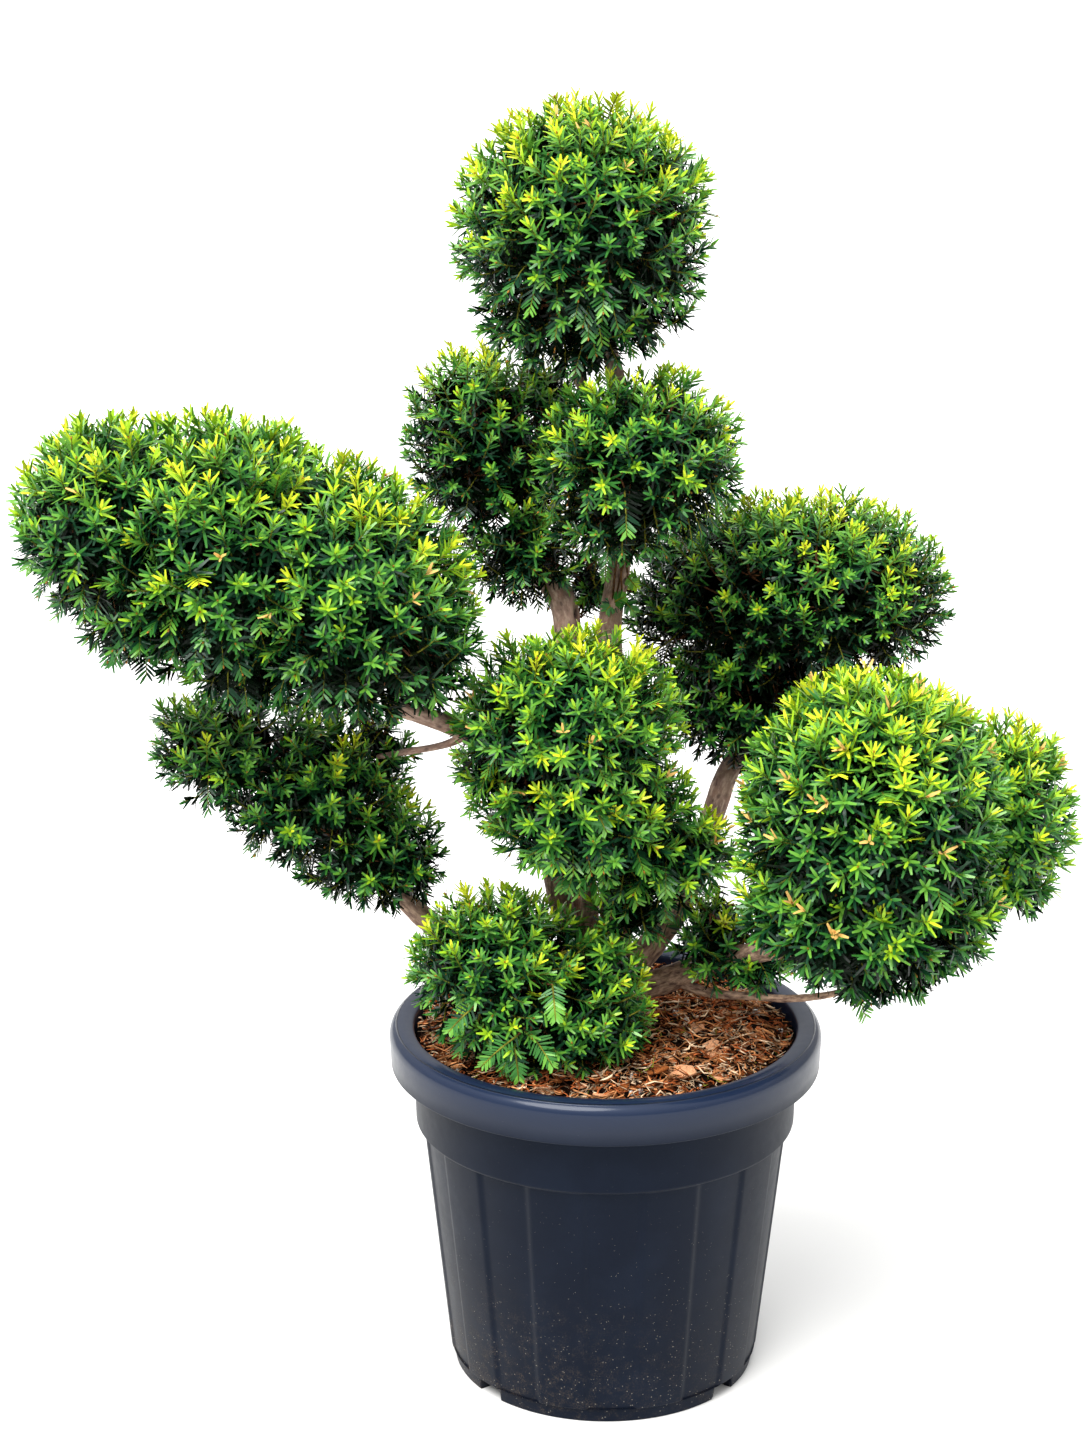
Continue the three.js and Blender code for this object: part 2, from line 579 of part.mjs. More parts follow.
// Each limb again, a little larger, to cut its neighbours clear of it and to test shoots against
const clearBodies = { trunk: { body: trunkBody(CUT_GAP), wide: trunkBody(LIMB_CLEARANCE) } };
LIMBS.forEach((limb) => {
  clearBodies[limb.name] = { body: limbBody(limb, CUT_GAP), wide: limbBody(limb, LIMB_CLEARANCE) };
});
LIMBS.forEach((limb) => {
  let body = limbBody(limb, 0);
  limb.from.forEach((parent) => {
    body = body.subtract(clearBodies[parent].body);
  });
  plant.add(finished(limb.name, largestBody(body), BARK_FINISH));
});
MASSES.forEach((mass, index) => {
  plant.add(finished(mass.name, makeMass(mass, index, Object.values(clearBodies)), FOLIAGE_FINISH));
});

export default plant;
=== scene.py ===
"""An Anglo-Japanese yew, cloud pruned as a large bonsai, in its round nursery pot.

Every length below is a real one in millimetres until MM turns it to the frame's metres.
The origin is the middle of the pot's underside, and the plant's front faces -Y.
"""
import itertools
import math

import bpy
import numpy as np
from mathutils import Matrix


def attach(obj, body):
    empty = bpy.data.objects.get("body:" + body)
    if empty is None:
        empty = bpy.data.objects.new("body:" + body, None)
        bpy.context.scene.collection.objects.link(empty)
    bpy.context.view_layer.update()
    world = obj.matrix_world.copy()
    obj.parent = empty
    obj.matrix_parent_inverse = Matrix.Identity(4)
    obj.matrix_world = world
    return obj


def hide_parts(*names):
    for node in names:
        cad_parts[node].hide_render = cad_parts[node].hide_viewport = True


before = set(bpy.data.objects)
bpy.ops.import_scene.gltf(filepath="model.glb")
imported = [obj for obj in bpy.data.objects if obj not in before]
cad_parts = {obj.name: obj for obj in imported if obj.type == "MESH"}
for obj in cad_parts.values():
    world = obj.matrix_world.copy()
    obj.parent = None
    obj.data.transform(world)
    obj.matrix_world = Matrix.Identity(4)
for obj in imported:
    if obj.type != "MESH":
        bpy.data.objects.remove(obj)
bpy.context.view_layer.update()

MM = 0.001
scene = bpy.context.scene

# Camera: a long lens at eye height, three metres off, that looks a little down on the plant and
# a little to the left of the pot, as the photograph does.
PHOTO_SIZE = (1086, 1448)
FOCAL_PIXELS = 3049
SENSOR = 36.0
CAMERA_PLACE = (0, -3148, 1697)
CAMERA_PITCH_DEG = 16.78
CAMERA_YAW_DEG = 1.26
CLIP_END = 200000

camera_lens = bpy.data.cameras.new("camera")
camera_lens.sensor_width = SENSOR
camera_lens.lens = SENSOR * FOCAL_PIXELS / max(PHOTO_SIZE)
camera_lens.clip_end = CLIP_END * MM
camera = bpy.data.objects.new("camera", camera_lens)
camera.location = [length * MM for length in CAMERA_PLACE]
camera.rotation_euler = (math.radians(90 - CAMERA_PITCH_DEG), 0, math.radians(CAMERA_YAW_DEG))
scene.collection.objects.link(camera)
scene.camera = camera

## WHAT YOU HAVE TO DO
Extract exactly and only these lines: the line containing "MASSES.forEach((mass, index) =>", the line containing "before = set(bpy.data.objects)", and every line between them.

## THE SOLUTION
MASSES.forEach((mass, index) => {
  plant.add(finished(mass.name, makeMass(mass, index, Object.values(clearBodies)), FOLIAGE_FINISH));
});

export default plant;
=== scene.py ===
"""An Anglo-Japanese yew, cloud pruned as a large bonsai, in its round nursery pot.

Every length below is a real one in millimetres until MM turns it to the frame's metres.
The origin is the middle of the pot's underside, and the plant's front faces -Y.
"""
import itertools
import math

import bpy
import numpy as np
from mathutils import Matrix


def attach(obj, body):
    empty = bpy.data.objects.get("body:" + body)
    if empty is None:
        empty = bpy.data.objects.new("body:" + body, None)
        bpy.context.scene.collection.objects.link(empty)
    bpy.context.view_layer.update()
    world = obj.matrix_world.copy()
    obj.parent = empty
    obj.matrix_parent_inverse = Matrix.Identity(4)
    obj.matrix_world = world
    return obj


def hide_parts(*names):
    for node in names:
        cad_parts[node].hide_render = cad_parts[node].hide_viewport = True


before = set(bpy.data.objects)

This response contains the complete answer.